Suudi Arabistan'da meydana gelen saray darbesi, Amerika'nın ve İsrail'in Ortadoğu'daki savaş ve çatışma politikalarına uygun bir şekilde gerçekleşmiştir. Suudi Arabistan'da Muhammed bin Selman resmen veliaht ilan edilmiştir. Muhammed bin Selman, Yemen ve Bahreyn operasyonlarının mimarı olarak bilinmektedir. Yeni veliahtin Amerika'nın ve İsrail'in çatışma ve savaş politikasını hayata geçirecek en uygun kişi olduğu söylenebilir. Reform ve değişim konusunda hiçbir vizyonu olmayan, Trump yönetimine mutlak bir şekilde sadık ve savaş yoluyla sorunların çözülmesine eğilim duyan Muhammed bin Selman'ın veliaht ilan edilmesi, Ortadoğu ve İslam coğrafyası için iyi bir gelişme değildir. Selman'ın veliaht ilan edilmesini, Ortadoğu'da kaosu, belirsizliği ve çatışmayı derinleştirecek yeni bir gelişme olarak okuyabiliriz.

Yeni veliaht, Amerika'ya mutlak bir şekilde bağımlı ve sadık olmasına rağmen, Rusya'nın Ortadoğu'daki öneminin farkındadır. Selman, Putin yönetimiyle iyi ilişkiler kurarak İran ve Suriye politikaları başta olmak üzere Ortadoğu'da Rusya'yı Suudilere yaklaştırabileceğini hesaplamaktadır.
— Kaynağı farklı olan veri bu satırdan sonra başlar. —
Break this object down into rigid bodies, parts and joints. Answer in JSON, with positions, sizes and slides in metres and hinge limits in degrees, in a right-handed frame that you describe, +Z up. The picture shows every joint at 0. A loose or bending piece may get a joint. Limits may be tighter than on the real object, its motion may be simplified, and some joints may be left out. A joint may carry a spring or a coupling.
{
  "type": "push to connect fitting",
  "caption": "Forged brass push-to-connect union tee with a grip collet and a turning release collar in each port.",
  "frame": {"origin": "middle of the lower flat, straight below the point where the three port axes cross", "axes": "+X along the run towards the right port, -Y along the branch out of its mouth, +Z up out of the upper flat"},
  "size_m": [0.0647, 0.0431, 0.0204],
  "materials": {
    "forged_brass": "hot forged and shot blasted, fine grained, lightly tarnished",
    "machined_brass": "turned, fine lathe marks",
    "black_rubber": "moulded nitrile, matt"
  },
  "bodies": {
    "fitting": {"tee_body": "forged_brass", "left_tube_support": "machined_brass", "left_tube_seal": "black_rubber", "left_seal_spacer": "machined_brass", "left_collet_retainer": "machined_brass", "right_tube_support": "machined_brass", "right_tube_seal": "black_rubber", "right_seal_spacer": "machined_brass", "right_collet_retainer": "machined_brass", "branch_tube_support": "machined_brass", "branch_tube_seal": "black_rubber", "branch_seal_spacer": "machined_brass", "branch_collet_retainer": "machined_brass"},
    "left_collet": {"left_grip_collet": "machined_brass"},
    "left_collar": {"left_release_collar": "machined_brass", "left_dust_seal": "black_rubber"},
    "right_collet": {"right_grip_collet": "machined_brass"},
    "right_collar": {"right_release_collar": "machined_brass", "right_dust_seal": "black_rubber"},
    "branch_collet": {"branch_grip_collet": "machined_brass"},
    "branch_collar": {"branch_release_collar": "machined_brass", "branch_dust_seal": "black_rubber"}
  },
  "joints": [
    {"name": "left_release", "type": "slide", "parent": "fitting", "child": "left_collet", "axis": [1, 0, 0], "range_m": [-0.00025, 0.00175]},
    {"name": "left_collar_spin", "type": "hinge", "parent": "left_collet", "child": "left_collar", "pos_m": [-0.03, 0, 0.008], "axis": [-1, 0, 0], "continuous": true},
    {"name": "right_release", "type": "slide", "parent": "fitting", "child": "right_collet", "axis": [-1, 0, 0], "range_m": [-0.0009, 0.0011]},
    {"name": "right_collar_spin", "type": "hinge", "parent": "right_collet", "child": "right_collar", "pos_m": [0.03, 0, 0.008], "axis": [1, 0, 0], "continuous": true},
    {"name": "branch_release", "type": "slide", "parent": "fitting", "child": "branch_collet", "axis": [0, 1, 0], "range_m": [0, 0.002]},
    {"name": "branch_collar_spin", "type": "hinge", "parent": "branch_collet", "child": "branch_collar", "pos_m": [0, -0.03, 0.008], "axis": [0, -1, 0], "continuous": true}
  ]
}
Toy, maceraperest ve kibirli bir bedevi aşiret reisinin özelliklerini taşıyan Selman'ın Putin gibi donanımlı, yetenekli ve tecrübeli kurt bir politikacıyı yeterince anladığı söylenemez.

Katar ablukası krizi, Ortadoğu'da yeni ittifakların altyapısını hazırlayan bir gelişme niteliğindedir. Katar krizi, Körfez ülkeleri arasındaki ilişkiyi ve uyumu bütünüyle bozmuş, üç parçalı Körfez tablosu ortaya çıkarmıştır. Suudi Arabistan-Bahreyn-Birleşik Arap Emirlikleri bir yanda iken Kuveyt ve Umman tarafsız kalmışlardır. Arap dünyasından izole edilmeye çalışılan Katar, İran ve Türkiye ile çok yakın ilişkiler içine girmiş bulunmaktadır. Katar krizi, Ankara, Doha, Tahran ve Moskova arasında yeni ilişkilerin şekillenmesine yol açmıştır. Bu dört başkent kendi aralarında yeni ilişkiler geliştirirken, Amerika'nın Ortadoğu'da ve Körfezde en etkin güç olduğu gerçeğini göz ardı etmemektedirler.
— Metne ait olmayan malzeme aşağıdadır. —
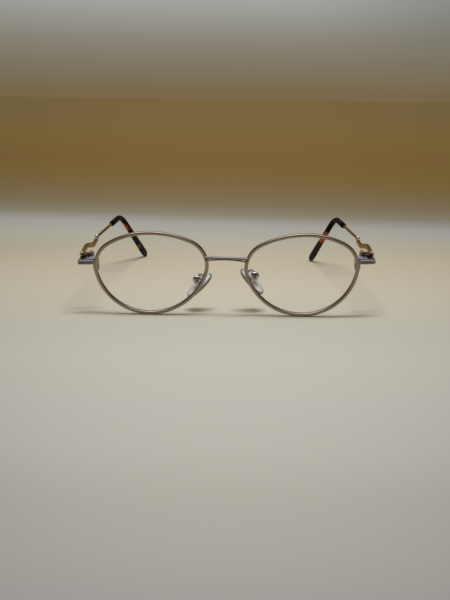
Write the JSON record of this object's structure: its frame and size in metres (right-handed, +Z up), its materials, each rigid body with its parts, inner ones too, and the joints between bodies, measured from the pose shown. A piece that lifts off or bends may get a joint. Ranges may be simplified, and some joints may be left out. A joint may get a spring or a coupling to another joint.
{
  "type": "broken eyeglasses",
  "caption": "Worn oval wire-rimmed eyeglasses with a bent front, clear lenses, nose pads and folding waved temples with tortoise tips.",
  "frame": {"origin": "middle of the part's own box in plan, on the table plane it stands on", "axes": "+Z up from the table, the front faces -Y, the temples run back along +Y, +X is the wearer's left"},
  "size_m": [0.1368, 0.137, 0.0399],
  "materials": {
    "rim_metal": "polished pale gold plating over nickel silver",
    "bright_metal": "polished silver",
    "bridge_metal": "polished rose silver",
    "temple_metal": "satin antique gold",
    "screw": "small plated screws",
    "lens": "clear, bare",
    "pad": "clear soft silicone",
    "tip": "dark tortoise, glossy"
  },
  "bodies": {
    "front": {"rim_left": "rim_metal", "lens_left": "lens", "lock_upper_left": "rim_metal", "lock_lower_left": "rim_metal", "lock_screw_left": "screw", "end_piece_left": "bright_metal", "hinge_front_left": "rim_metal", "hinge_screw_left": "screw", "pad_arm_left": "bright_metal", "pad_box_left": "bright_metal", "pad_screw_left": "screw", "rim_right": "rim_metal", "lens_right": "lens", "lock_upper_right": "rim_metal", "lock_lower_right": "rim_metal", "lock_screw_right": "screw", "end_piece_right": "bright_metal", "hinge_front_right": "rim_metal", "hinge_screw_right": "screw", "pad_arm_right": "bright_metal", "pad_box_right": "bright_metal", "pad_screw_right": "screw", "bridge_bar": "bridge_metal", "bridge_brace": "temple_metal"},
    "temple_left": {"hinge_temple_left": "temple_metal", "temple_left": "temple_metal", "tip_left": "tip", "bead_front_left": "bright_metal", "bead_rear_left": "bright_metal"},
    "temple_right": {"hinge_temple_right": "temple_metal", "temple_right": "temple_metal", "tip_right": "tip", "bead_front_right": "bright_metal", "bead_rear_right": "bright_metal"},
    "pad_left": {"pad_core_left": "bright_metal", "nose_pad_left": "pad"},
    "pad_right": {"pad_core_right": "bright_metal", "nose_pad_right": "pad"}
  },
  "joints": [
    {"name": "temple_left_fold", "type": "hinge", "parent": "front", "child": "temple_left", "pos_m": [0.06243, -0.05717, 0.02818], "axis": [0, 0, 1], "range_deg": [0, 85]},
    {"name": "temple_right_fold", "type": "hinge", "parent": "front", "child": "temple_right", "pos_m": [-0.06243, -0.05693, 0.02629], "axis": [0, 0, -1], "range_deg": [0, 77]},
    {"name": "pad_left_rock", "type": "hinge", "parent": "front", "child": "pad_left", "pos_m": [0.01326, -0.057, 0.0176], "axis": [0, 1, 0], "range_deg": [-8, 8]},
    {"name": "pad_right_rock", "type": "hinge", "parent": "front", "child": "pad_right", "pos_m": [-0.01354, -0.057, 0.0154], "axis": [0, 1, 0], "range_deg": [-8, 8]}
  ]
}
Türkiye, Katar'ın finans ve enerji kaynaklarını etkili bir şekilde değerlendirerek Ortadoğu'daki varlığını güçlendirmiş durumdadır. Türkiye'nin Ortadoğu'da artan gücünün farkında olan Putin yönetimi, Suriye'de Türkiye'ye alan açan politikalar izlemektedir. Halep bölgesinin fiilen Türkiye ve Rusya arasında paylaşıldığı olgusunu dikkate aldığımızda Rusya'nın Türkiye'nin Efrin operasyonunu onaylayacağını ve destekleyeceğini söyleyebiliriz. Rusya, Türkiye'nin Efrin'e yönelik askeri girişimlerine karşı şimdiye kadar olumsuz bir tepki vermiş değildir. Katar krizinin, Türkiye ve Katar'ı Rusya'ya yaklaştırdığını ve Türkiye'ye Suriye'de yeni operasyon imkanı yarattığını söyleyebiliriz.

Katar krizi, Ortadoğu'da ve Körfez'de büyük bir iktidar ve hegemonya mücadelesinin önünü açmış bulunmaktadır. Katar krizinden sonra Filistin sorunu, Kürt sorunu, Şii-Sünni sorunu, İhvan sorunu, Suriye ve Irak sorunları başta olmak üzere Ortadoğu'nun bütün büyük sorunları, yeniden şekillendirilmektedir. Katar krizini çıkaran üst akıl, Ortadoğu'da büyük sorunlar ve çatışmaların önünü açmış bulunmaktadır.